| WHAT YOU SHOULD DO |
Check each line of the listing below for the word "with" and say how many lines have it. Nothing else should be written.

start THE DATA

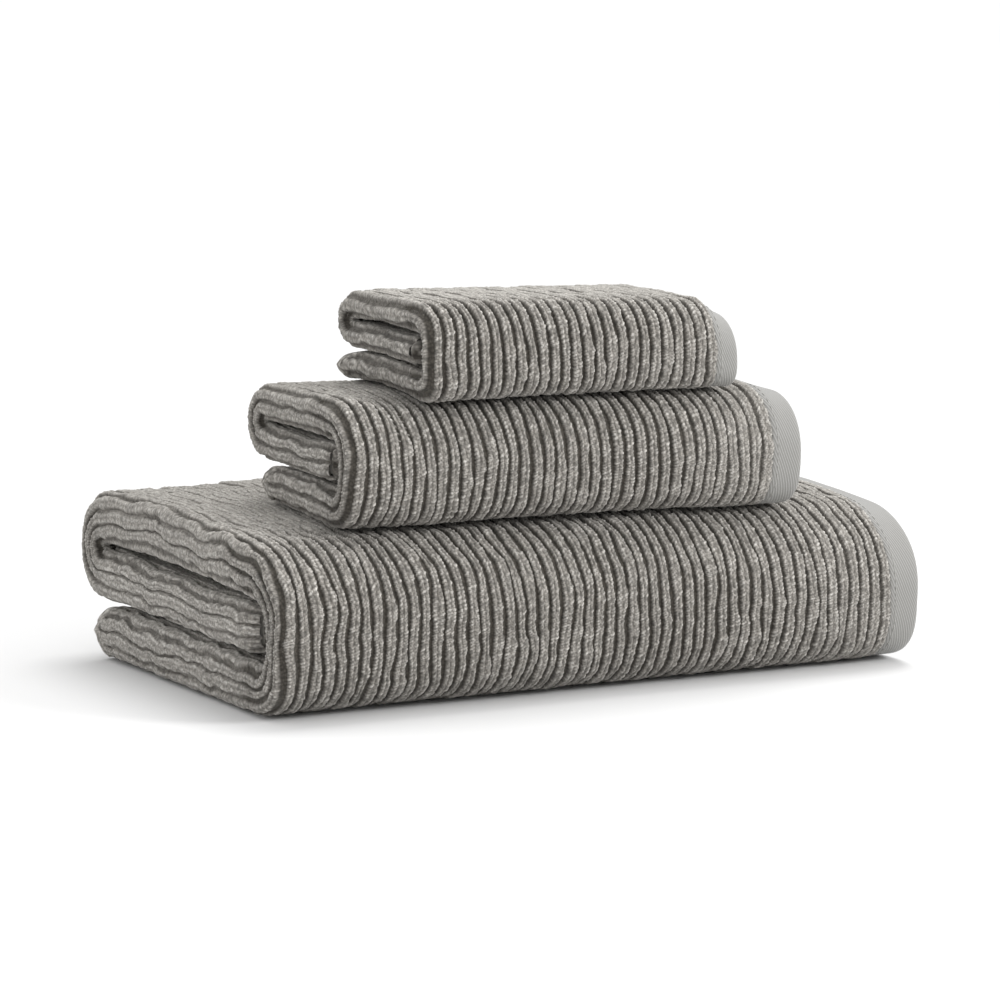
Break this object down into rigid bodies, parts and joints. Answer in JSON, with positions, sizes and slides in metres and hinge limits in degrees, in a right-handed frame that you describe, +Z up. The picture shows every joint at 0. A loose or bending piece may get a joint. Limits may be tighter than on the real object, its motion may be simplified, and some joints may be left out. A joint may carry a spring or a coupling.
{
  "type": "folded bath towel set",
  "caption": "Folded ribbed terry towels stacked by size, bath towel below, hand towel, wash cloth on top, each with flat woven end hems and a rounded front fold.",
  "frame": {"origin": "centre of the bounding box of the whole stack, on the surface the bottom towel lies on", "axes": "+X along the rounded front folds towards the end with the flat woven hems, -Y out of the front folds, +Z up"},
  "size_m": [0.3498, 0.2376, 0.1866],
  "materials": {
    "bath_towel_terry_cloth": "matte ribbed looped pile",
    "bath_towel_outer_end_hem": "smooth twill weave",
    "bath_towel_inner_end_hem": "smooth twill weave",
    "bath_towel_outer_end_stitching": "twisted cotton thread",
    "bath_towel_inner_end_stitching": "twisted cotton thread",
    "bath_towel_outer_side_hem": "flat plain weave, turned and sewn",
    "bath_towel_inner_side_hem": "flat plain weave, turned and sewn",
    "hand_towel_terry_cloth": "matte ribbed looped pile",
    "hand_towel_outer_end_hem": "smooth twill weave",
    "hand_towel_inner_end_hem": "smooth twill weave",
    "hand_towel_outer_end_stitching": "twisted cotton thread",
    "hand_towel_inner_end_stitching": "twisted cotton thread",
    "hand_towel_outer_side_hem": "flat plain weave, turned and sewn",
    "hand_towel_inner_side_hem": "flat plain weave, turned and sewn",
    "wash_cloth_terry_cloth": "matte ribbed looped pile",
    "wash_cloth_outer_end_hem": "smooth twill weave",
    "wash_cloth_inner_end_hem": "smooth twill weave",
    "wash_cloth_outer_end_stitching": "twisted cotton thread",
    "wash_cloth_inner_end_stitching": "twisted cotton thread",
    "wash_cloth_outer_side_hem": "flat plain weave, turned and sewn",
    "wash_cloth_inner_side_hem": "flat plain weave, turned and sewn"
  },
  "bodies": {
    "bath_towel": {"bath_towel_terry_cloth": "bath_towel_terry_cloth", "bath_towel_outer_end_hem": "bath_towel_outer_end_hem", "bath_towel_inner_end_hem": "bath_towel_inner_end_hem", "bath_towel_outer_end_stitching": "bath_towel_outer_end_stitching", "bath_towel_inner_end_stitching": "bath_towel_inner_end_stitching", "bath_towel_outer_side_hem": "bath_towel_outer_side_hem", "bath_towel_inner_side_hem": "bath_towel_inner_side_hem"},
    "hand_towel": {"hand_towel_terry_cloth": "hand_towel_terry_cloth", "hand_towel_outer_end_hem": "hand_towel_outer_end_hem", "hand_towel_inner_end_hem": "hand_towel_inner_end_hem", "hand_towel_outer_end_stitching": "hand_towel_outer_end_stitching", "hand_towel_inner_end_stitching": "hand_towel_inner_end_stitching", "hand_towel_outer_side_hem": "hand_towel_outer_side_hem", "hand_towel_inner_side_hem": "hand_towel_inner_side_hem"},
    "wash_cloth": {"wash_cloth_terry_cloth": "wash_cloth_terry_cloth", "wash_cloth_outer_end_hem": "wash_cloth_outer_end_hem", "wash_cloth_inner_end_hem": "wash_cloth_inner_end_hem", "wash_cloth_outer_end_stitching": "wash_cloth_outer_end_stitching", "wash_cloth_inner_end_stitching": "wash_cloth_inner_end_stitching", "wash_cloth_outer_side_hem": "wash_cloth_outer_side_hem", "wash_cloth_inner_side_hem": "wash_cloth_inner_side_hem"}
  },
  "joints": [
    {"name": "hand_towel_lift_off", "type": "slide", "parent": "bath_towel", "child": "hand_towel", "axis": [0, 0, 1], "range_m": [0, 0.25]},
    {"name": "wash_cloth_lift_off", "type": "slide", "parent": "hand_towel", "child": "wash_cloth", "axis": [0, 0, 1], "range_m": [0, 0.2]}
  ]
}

end THE DATA
start THE DATA

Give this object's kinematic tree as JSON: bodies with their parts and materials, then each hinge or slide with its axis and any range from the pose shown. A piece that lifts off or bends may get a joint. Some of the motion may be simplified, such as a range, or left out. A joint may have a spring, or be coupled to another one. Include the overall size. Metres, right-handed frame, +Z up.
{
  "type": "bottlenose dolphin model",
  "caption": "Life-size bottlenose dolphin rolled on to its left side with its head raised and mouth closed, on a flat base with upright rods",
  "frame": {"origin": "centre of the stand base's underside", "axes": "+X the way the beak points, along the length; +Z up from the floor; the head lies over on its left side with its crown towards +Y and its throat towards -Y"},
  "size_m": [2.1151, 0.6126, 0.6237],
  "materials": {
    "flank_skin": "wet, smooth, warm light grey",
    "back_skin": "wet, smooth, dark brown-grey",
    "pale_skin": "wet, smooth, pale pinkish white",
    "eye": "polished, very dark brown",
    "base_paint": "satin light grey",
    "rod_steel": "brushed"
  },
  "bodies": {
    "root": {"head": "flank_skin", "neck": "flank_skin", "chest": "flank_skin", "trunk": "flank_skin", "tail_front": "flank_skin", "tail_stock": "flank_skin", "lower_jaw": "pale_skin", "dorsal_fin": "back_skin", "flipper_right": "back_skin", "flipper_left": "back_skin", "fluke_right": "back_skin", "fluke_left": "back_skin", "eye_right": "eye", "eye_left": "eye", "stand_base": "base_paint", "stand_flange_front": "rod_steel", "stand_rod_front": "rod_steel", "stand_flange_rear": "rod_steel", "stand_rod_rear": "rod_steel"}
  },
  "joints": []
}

end THE DATA

| EXERCISE SOLUTION |
6